Sustainability – just a word? Or something we can really deliver?

There are two sides to the report’s concerns about sustainability. One is that we can do a reasonable job getting on top of Japanese knotweed in the residential sector, but only if there is a collaborative approach between neighbours! Neither they nor we at the PCA are sure how this can be delivered but it is a good point well made.

Firstly, managing one-half of a Japanese knotweed stand is not likely to be effective for long (nor is it sustainable) and secondly, if the client needs assurance (without the co-operation of their neighbours) the overall cost of the management plan increases significantly and may involve extensive soil removal.

The second side to this is that in a great many cases Japanese knotweed can be managed effectively with a herbicide treatment programme, but these rely almost entirely on glyphosate.

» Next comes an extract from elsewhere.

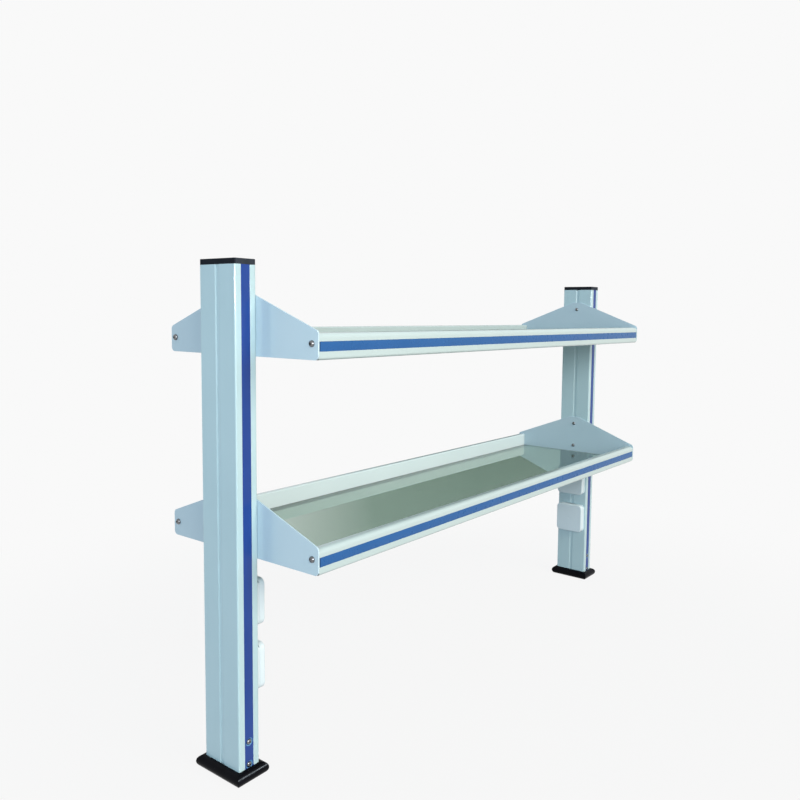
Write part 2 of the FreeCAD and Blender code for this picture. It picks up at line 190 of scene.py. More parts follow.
for side in SIDES:
    low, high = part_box(side + "_foot_shoe")
    centre = (low + high) / 2
    column_low, column_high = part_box(side + "_column")
    half_column = ((column_high.x - column_low.x) / 2, (column_high.y - column_low.y) / 2)
    edge_radius = (high.z - low.z) / 2

    def shoe_ring(reach_x, reach_y, radius, height):
        ring = rounded(rectangle(reach_x, reach_y, radius))
        return [(centre.x + u, centre.y + v, height) for u, v in ring]

    rings = [shoe_ring(*shoe_window, shoe_mitre_radius, low.z)]
    for step in range(shoe_edge_steps + 1):
        turn = math.pi * (step / shoe_edge_steps - 0.5)
        bulge = shoe_lip + edge_radius * math.cos(turn)
        reach = [half + bulge for half in half_column]
        height = low.z + edge_radius * (1 + math.sin(turn))
        rings.append(shoe_ring(*reach, shoe_mitre_radius, height))
    pocket = [half + shoe_fit for half in half_column]
    rings.append(shoe_ring(*pocket, column_corner, high.z))
    rings.append(shoe_ring(*pocket, column_corner, low.z + shoe_floor))
    rings.append(shoe_ring(*shoe_window, shoe_mitre_radius, low.z + shoe_floor))
    shoe = bmesh.new()
    loft(shoe, rings, "joined")
    fit_piece(side + "_shoe_moulding", shoe, shoe_rubber, [side + "_foot_shoe"])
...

This herbicide is alone amongst its peers in that it has the ability to kill a perennial plant like Japanese knotweed, but slowly, so that the plant moves the active ingredient to its extensive root/rhizome system before the herbicide acts to prevent further growth. There is therefore a threat to the sustainability of the current knotweed management approach if glyphosate is banned or significantly restricted in use.

Bottomline of the report!

The report calls on all stakeholders in the sector to do two things: one, to use an ‘evidence—based approach to herbicide treatment programmes and two, to ensure that appropriately qualified and accredited contractors are sought for the control, management and remediation of knotweed.